- THE EXERCISE -
Below is a listing; reproduce each line of it exactly.

[Collected data entries]
# # # #

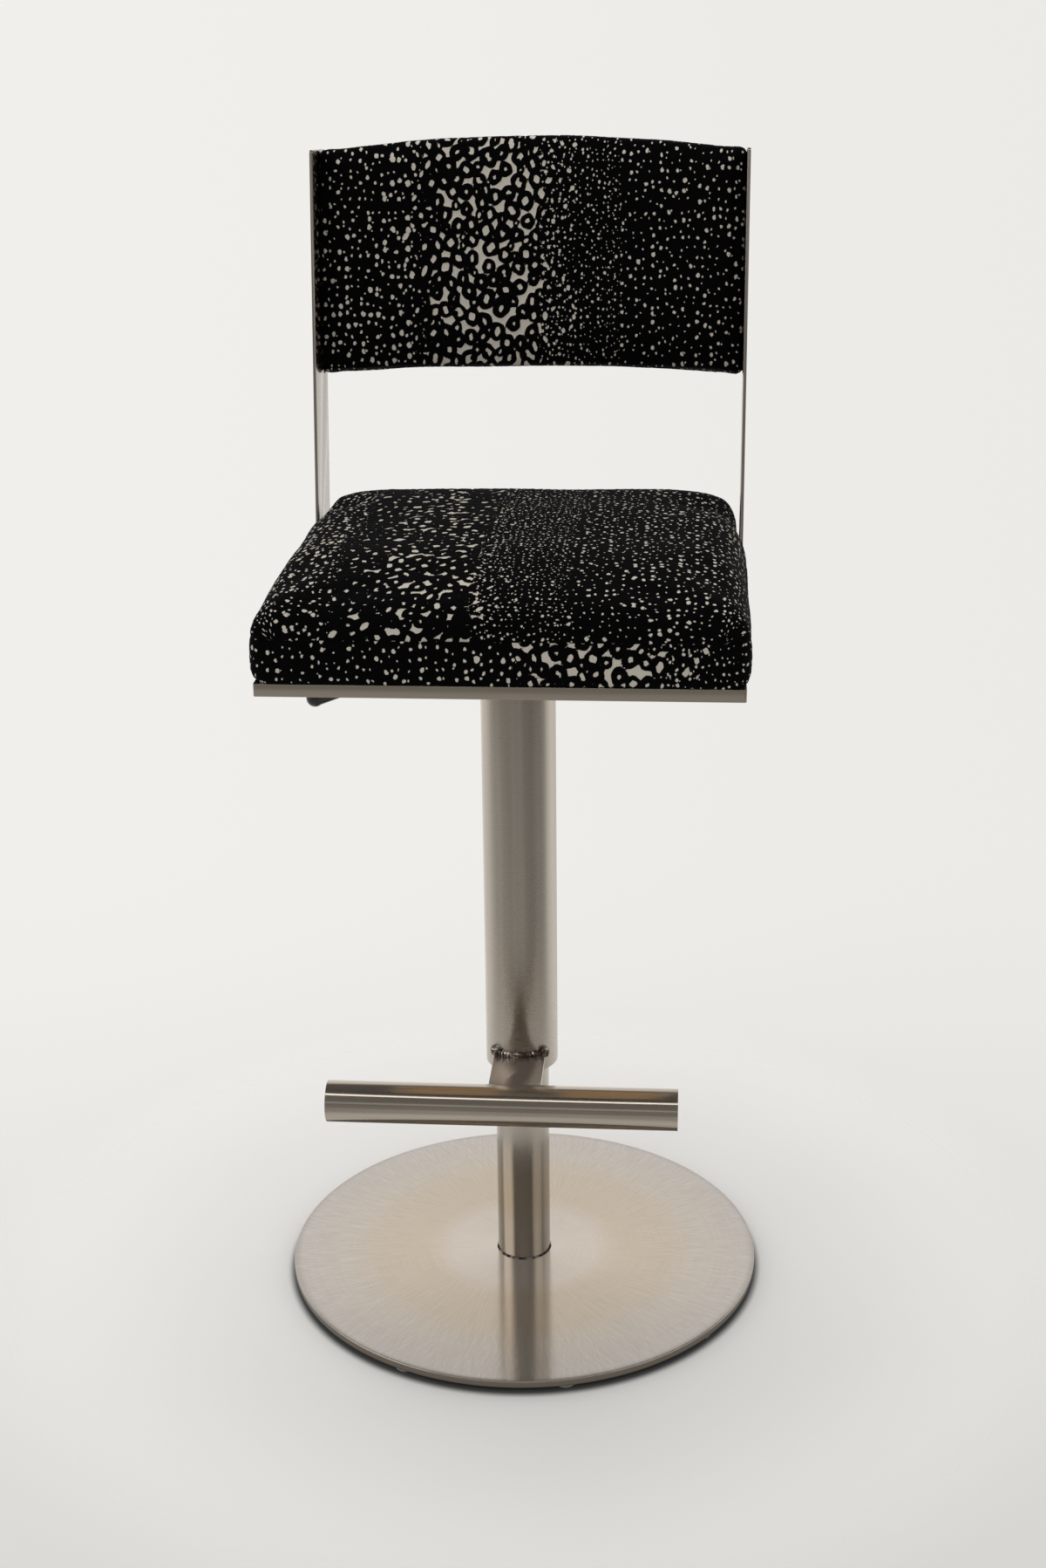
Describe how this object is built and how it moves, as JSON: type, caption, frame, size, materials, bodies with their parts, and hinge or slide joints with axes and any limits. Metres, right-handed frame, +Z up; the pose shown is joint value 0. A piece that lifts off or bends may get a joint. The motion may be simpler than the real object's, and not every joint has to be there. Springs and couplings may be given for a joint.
{
  "type": "swivelling bar stool",
  "caption": "Bar stool with a padded seat and back on a gas-spring column, a round base disc, a footrest that rides with the seat and a height lever.",
  "frame": {"origin": "on the column's axis, at the underside of the base disc, 6 mm above the floor that the glides stand on", "axes": "+Z up along the column, -Y towards where the sitter faces, +X to the sitter's left; stored with the seat fully raised and facing square"},
  "size_m": [0.508, 0.5911, 1.1803],
  "materials": {
    "disc_steel": "brushed in rings, satin",
    "column_steel": "brushed lengthwise, fairly bright",
    "tube_steel": "brushed lengthwise, satin",
    "frame_steel": "brushed lengthwise, satin",
    "post_steel": "brushed lengthwise, satin",
    "bracket_steel": "brushed, satin",
    "footrest_steel": "brushed lengthwise, satin",
    "weld_bead": "rippled bead, shiny",
    "plain_steel": "mill finish, lightly oiled",
    "lever_steel": "dark, satin",
    "rod_chrome": "ground and polished",
    "bearing_steel": "polished",
    "screw_steel": "zinc plated",
    "nylon": "matt",
    "buffer_rubber": "matt",
    "grip_plastic": "smooth, semi-gloss",
    "glide_black": "matt",
    "glide_clear": "clear, glossy",
    "plywood": "birch plywood, bare",
    "seat_fabric": "black and taupe pile with rings and dots, velvety",
    "back_fabric": "black and taupe pile with rings and dots, velvety"
  },
  "bodies": {
    "base": {"base_plate": "disc_steel", "glide_discs": "glide_black", "glides": "glide_clear", "base_column": "column_steel", "column_weld": "weld_bead", "cylinder_seat": "plain_steel", "stand_tube": "plain_steel", "column_collar": "nylon", "guide_bush": "nylon", "bearing_plate": "plain_steel", "lower_race": "bearing_steel", "ball_cage": "nylon", "bearing_balls": "bearing_steel"},
    "rod": {"upper_race": "bearing_steel", "rod_buffer": "buffer_rubber", "rod_clip": "plain_steel", "piston_rod": "rod_chrome", "piston": "plain_steel", "piston_ring": "buffer_rubber"},
    "seat": {"pressure_tube": "rod_chrome", "rod_guide": "nylon", "valve_body": "plain_steel", "taper_socket": "plain_steel", "seat_tube": "tube_steel", "seat_tube_weld": "weld_bead", "seat_strap": "plain_steel", "corner_tabs": "plain_steel", "frame_front_bar": "frame_steel", "frame_rear_bar": "frame_steel", "frame_right_bar": "frame_steel", "frame_left_bar": "frame_steel", "board_screws": "screw_steel", "seat_board": "plywood", "seat_cushion": "seat_fabric", "right_post": "post_steel", "left_post": "post_steel", "post_welds": "weld_bead", "back_panel": "plywood", "back_cushion": "back_fabric", "back_screws": "screw_steel", "footrest_bracket": "bracket_steel", "bracket_weld": "weld_bead", "footrest_tube": "footrest_steel", "footrest_welds": "weld_bead", "footrest_end_discs": "footrest_steel", "lever_ears": "plain_steel"},
    "lever": {"pivot_pin": "rod_chrome", "lever_arm": "lever_steel", "lever_grip": "grip_plastic"},
    "valve_pin": {"release_pin": "rod_chrome"}
  },
  "joints": [
    {"name": "swivel", "type": "hinge", "parent": "base", "child": "rod", "pos_m": [0, 0, 0], "axis": [0, 0, 1], "continuous": true},
    {"name": "height", "type": "slide", "parent": "rod", "child": "seat", "axis": [0, 0, 1], "range_m": [-0.2, 0]},
    {"name": "height_lever", "type": "hinge", "parent": "seat", "child": "lever", "pos_m": [-0.022, 0, 0.697], "axis": [0, 1, 0], "range_deg": [0, 8], "stiffness_Nm_per_rad": 1, "springref_deg": -5.73},
    {"name": "valve_stroke", "type": "slide", "parent": "seat", "child": "valve_pin", "axis": [0, 0, 1], "range_m": [-0.0038, 0]}
  ],
  "couplings": [
    {"joint": "valve_stroke", "follows": "height_lever", "m_per_rad": -0.0245}
  ]
}
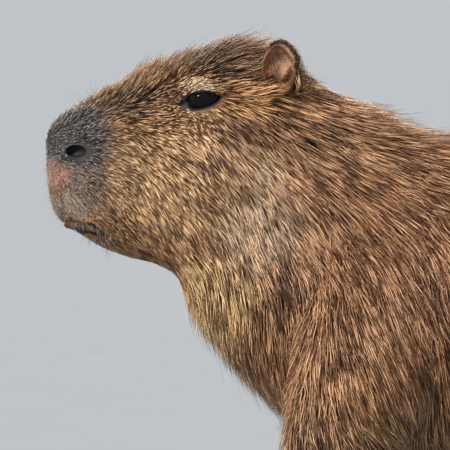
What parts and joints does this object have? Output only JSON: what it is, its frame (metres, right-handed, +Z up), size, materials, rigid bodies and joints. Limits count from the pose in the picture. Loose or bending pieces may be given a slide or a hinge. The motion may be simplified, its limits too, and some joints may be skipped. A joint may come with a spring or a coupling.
{
  "type": "capybara",
  "caption": "Life-size still model of an adult capybara standing on its four feet with its head raised, in a coarse brown coat.",
  "frame": {"origin": "on the floor under the middle of the animal's length and width", "axes": "+X from the nose towards the rump, +Y to the animal's right side, +Z up"},
  "size_m": [1.1298, 0.3216, 0.5629],
  "materials": {
    "coat": "coarse brown hair",
    "face": "short brown and grey hair",
    "leg": "short dark brown hair",
    "ear": "thin bare skin",
    "eye": "wet dark gloss",
    "claw": "dark horn"
  },
  "bodies": {
    "root": {"head": "face", "neck": "coat", "chest": "coat", "barrel": "coat", "rump": "coat", "ear_left": "ear", "eye_left": "eye", "ear_right": "ear", "eye_right": "eye", "foreleg_left": "leg", "forefoot_left": "leg", "claw_forefoot_left_1": "claw", "claw_forefoot_left_2": "claw", "claw_forefoot_left_3": "claw", "claw_forefoot_left_4": "claw", "foreleg_right": "leg", "forefoot_right": "leg", "claw_forefoot_right_1": "claw", "claw_forefoot_right_2": "claw", "claw_forefoot_right_3": "claw", "claw_forefoot_right_4": "claw", "hindleg_left": "leg", "hindfoot_left": "leg", "claw_hindfoot_left_1": "claw", "claw_hindfoot_left_2": "claw", "claw_hindfoot_left_3": "claw", "hindleg_right": "leg", "hindfoot_right": "leg", "claw_hindfoot_right_1": "claw", "claw_hindfoot_right_2": "claw", "claw_hindfoot_right_3": "claw"}
  },
  "joints": []
}
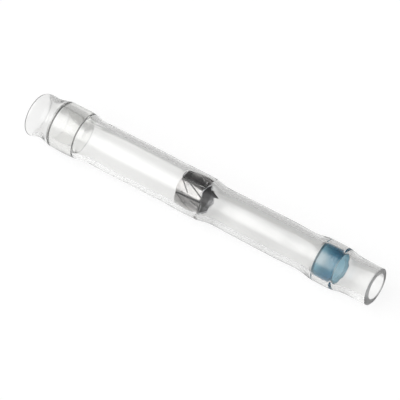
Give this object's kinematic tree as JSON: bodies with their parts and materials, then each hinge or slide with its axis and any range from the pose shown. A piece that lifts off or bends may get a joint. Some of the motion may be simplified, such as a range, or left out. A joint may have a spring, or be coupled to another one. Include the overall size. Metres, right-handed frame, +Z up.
{
  "type": "solder sleeve",
  "caption": "Clear heat-shrink tube for splicing wires, with a solder ring at its middle, a blue seal ring near its plain end and a colourless seal ring near its flared end.",
  "frame": {"origin": "on the surface that the sleeve lies on, under the tube's axis and halfway along it", "axes": "+X along the tube's axis towards the plain end past the blue ring, -X towards the flared end, +Z up from the surface"},
  "size_m": [0.0405, 0.0052, 0.0051],
  "materials": {
    "clear_film": "clear, glossy, with faint shrink creases along it",
    "milky_melt": "milky, colourless hot melt, satin",
    "solder": "rolled solder strip, scored and creased, half bright",
    "blue_melt": "steel blue hot melt, satin"
  },
  "bodies": {
    "root": {"sleeve_tube": "clear_film", "clear_seal_ring": "milky_melt", "solder_ring": "solder", "blue_seal_ring": "blue_melt"}
  },
  "joints": []
}
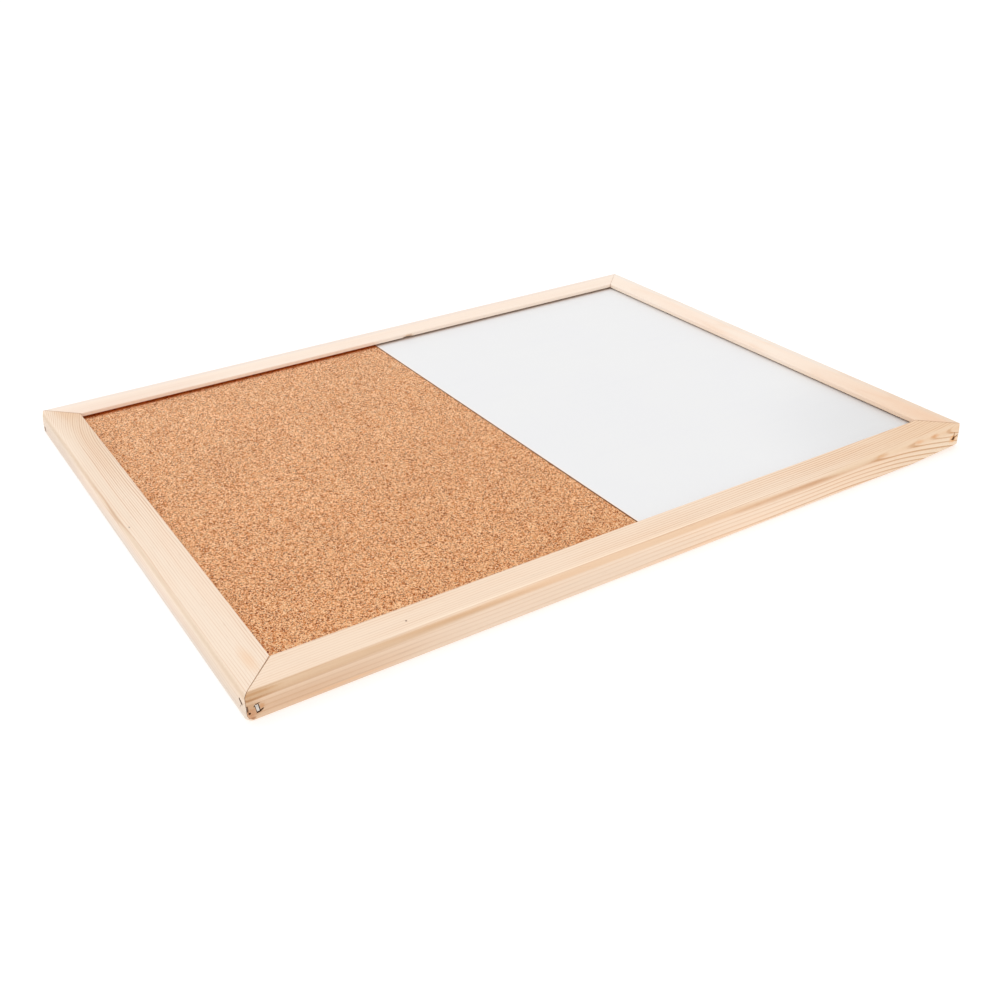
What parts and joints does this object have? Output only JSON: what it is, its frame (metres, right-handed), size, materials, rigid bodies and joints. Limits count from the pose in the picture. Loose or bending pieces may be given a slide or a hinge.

# # # #

- ANSWER IN FULL -
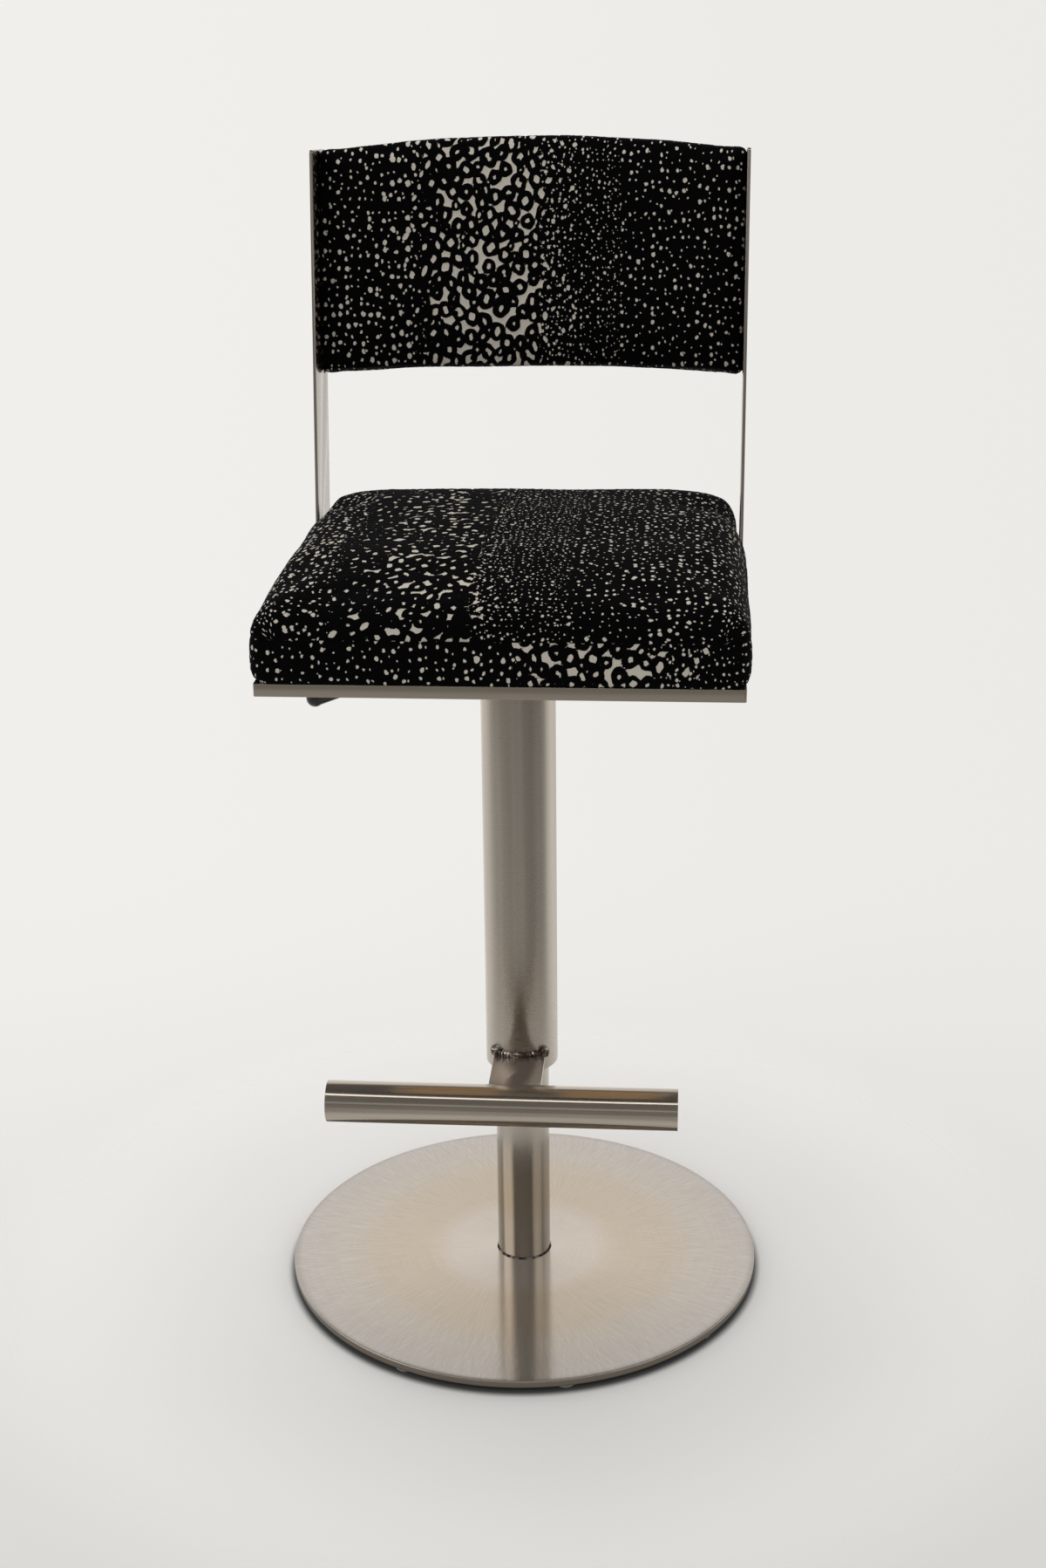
Describe how this object is built and how it moves, as JSON: type, caption, frame, size, materials, bodies with their parts, and hinge or slide joints with axes and any limits. Metres, right-handed frame, +Z up; the pose shown is joint value 0. A piece that lifts off or bends may get a joint. The motion may be simpler than the real object's, and not every joint has to be there. Springs and couplings may be given for a joint.
{
  "type": "swivelling bar stool",
  "caption": "Bar stool with a padded seat and back on a gas-spring column, a round base disc, a footrest that rides with the seat and a height lever.",
  "frame": {"origin": "on the column's axis, at the underside of the base disc, 6 mm above the floor that the glides stand on", "axes": "+Z up along the column, -Y towards where the sitter faces, +X to the sitter's left; stored with the seat fully raised and facing square"},
  "size_m": [0.508, 0.5911, 1.1803],
  "materials": {
    "disc_steel": "brushed in rings, satin",
    "column_steel": "brushed lengthwise, fairly bright",
    "tube_steel": "brushed lengthwise, satin",
    "frame_steel": "brushed lengthwise, satin",
    "post_steel": "brushed lengthwise, satin",
    "bracket_steel": "brushed, satin",
    "footrest_steel": "brushed lengthwise, satin",
    "weld_bead": "rippled bead, shiny",
    "plain_steel": "mill finish, lightly oiled",
    "lever_steel": "dark, satin",
    "rod_chrome": "ground and polished",
    "bearing_steel": "polished",
    "screw_steel": "zinc plated",
    "nylon": "matt",
    "buffer_rubber": "matt",
    "grip_plastic": "smooth, semi-gloss",
    "glide_black": "matt",
    "glide_clear": "clear, glossy",
    "plywood": "birch plywood, bare",
    "seat_fabric": "black and taupe pile with rings and dots, velvety",
    "back_fabric": "black and taupe pile with rings and dots, velvety"
  },
  "bodies": {
    "base": {"base_plate": "disc_steel", "glide_discs": "glide_black", "glides": "glide_clear", "base_column": "column_steel", "column_weld": "weld_bead", "cylinder_seat": "plain_steel", "stand_tube": "plain_steel", "column_collar": "nylon", "guide_bush": "nylon", "bearing_plate": "plain_steel", "lower_race": "bearing_steel", "ball_cage": "nylon", "bearing_balls": "bearing_steel"},
    "rod": {"upper_race": "bearing_steel", "rod_buffer": "buffer_rubber", "rod_clip": "plain_steel", "piston_rod": "rod_chrome", "piston": "plain_steel", "piston_ring": "buffer_rubber"},
    "seat": {"pressure_tube": "rod_chrome", "rod_guide": "nylon", "valve_body": "plain_steel", "taper_socket": "plain_steel", "seat_tube": "tube_steel", "seat_tube_weld": "weld_bead", "seat_strap": "plain_steel", "corner_tabs": "plain_steel", "frame_front_bar": "frame_steel", "frame_rear_bar": "frame_steel", "frame_right_bar": "frame_steel", "frame_left_bar": "frame_steel", "board_screws": "screw_steel", "seat_board": "plywood", "seat_cushion": "seat_fabric", "right_post": "post_steel", "left_post": "post_steel", "post_welds": "weld_bead", "back_panel": "plywood", "back_cushion": "back_fabric", "back_screws": "screw_steel", "footrest_bracket": "bracket_steel", "bracket_weld": "weld_bead", "footrest_tube": "footrest_steel", "footrest_welds": "weld_bead", "footrest_end_discs": "footrest_steel", "lever_ears": "plain_steel"},
    "lever": {"pivot_pin": "rod_chrome", "lever_arm": "lever_steel", "lever_grip": "grip_plastic"},
    "valve_pin": {"release_pin": "rod_chrome"}
  },
  "joints": [
    {"name": "swivel", "type": "hinge", "parent": "base", "child": "rod", "pos_m": [0, 0, 0], "axis": [0, 0, 1], "continuous": true},
    {"name": "height", "type": "slide", "parent": "rod", "child": "seat", "axis": [0, 0, 1], "range_m": [-0.2, 0]},
    {"name": "height_lever", "type": "hinge", "parent": "seat", "child": "lever", "pos_m": [-0.022, 0, 0.697], "axis": [0, 1, 0], "range_deg": [0, 8], "stiffness_Nm_per_rad": 1, "springref_deg": -5.73},
    {"name": "valve_stroke", "type": "slide", "parent": "seat", "child": "valve_pin", "axis": [0, 0, 1], "range_m": [-0.0038, 0]}
  ],
  "couplings": [
    {"joint": "valve_stroke", "follows": "height_lever", "m_per_rad": -0.0245}
  ]
}
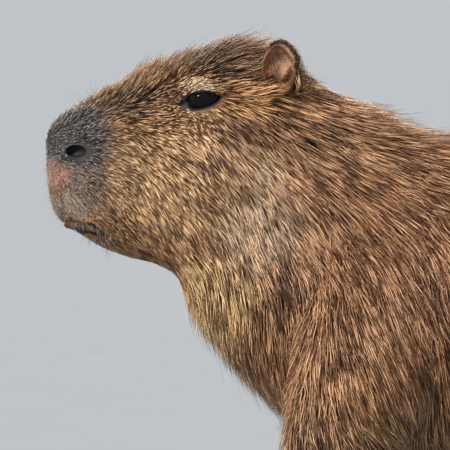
What parts and joints does this object have? Output only JSON: what it is, its frame (metres, right-handed, +Z up), size, materials, rigid bodies and joints. Limits count from the pose in the picture. Loose or bending pieces may be given a slide or a hinge. The motion may be simplified, its limits too, and some joints may be skipped. A joint may come with a spring or a coupling.
{
  "type": "capybara",
  "caption": "Life-size still model of an adult capybara standing on its four feet with its head raised, in a coarse brown coat.",
  "frame": {"origin": "on the floor under the middle of the animal's length and width", "axes": "+X from the nose towards the rump, +Y to the animal's right side, +Z up"},
  "size_m": [1.1298, 0.3216, 0.5629],
  "materials": {
    "coat": "coarse brown hair",
    "face": "short brown and grey hair",
    "leg": "short dark brown hair",
    "ear": "thin bare skin",
    "eye": "wet dark gloss",
    "claw": "dark horn"
  },
  "bodies": {
    "root": {"head": "face", "neck": "coat", "chest": "coat", "barrel": "coat", "rump": "coat", "ear_left": "ear", "eye_left": "eye", "ear_right": "ear", "eye_right": "eye", "foreleg_left": "leg", "forefoot_left": "leg", "claw_forefoot_left_1": "claw", "claw_forefoot_left_2": "claw", "claw_forefoot_left_3": "claw", "claw_forefoot_left_4": "claw", "foreleg_right": "leg", "forefoot_right": "leg", "claw_forefoot_right_1": "claw", "claw_forefoot_right_2": "claw", "claw_forefoot_right_3": "claw", "claw_forefoot_right_4": "claw", "hindleg_left": "leg", "hindfoot_left": "leg", "claw_hindfoot_left_1": "claw", "claw_hindfoot_left_2": "claw", "claw_hindfoot_left_3": "claw", "hindleg_right": "leg", "hindfoot_right": "leg", "claw_hindfoot_right_1": "claw", "claw_hindfoot_right_2": "claw", "claw_hindfoot_right_3": "claw"}
  },
  "joints": []
}
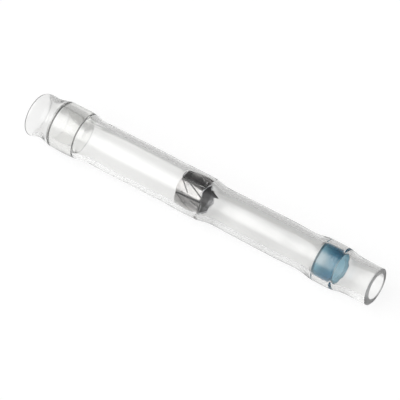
Give this object's kinematic tree as JSON: bodies with their parts and materials, then each hinge or slide with its axis and any range from the pose shown. A piece that lifts off or bends may get a joint. Some of the motion may be simplified, such as a range, or left out. A joint may have a spring, or be coupled to another one. Include the overall size. Metres, right-handed frame, +Z up.
{
  "type": "solder sleeve",
  "caption": "Clear heat-shrink tube for splicing wires, with a solder ring at its middle, a blue seal ring near its plain end and a colourless seal ring near its flared end.",
  "frame": {"origin": "on the surface that the sleeve lies on, under the tube's axis and halfway along it", "axes": "+X along the tube's axis towards the plain end past the blue ring, -X towards the flared end, +Z up from the surface"},
  "size_m": [0.0405, 0.0052, 0.0051],
  "materials": {
    "clear_film": "clear, glossy, with faint shrink creases along it",
    "milky_melt": "milky, colourless hot melt, satin",
    "solder": "rolled solder strip, scored and creased, half bright",
    "blue_melt": "steel blue hot melt, satin"
  },
  "bodies": {
    "root": {"sleeve_tube": "clear_film", "clear_seal_ring": "milky_melt", "solder_ring": "solder", "blue_seal_ring": "blue_melt"}
  },
  "joints": []
}
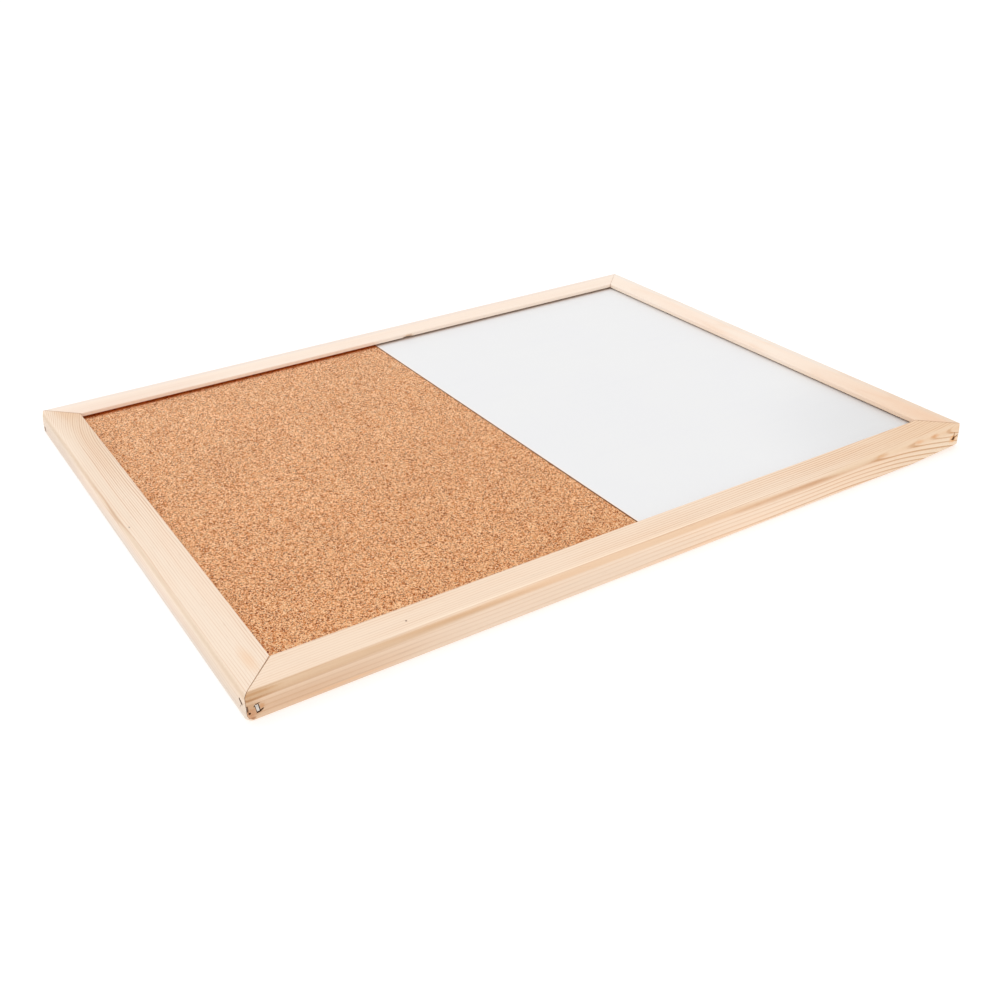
What parts and joints does this object have? Output only JSON: what it is, its frame (metres, right-handed), size, materials, rigid bodies and joints. Limits count from the pose in the picture. Loose or bending pieces may be given a slide or a hinge.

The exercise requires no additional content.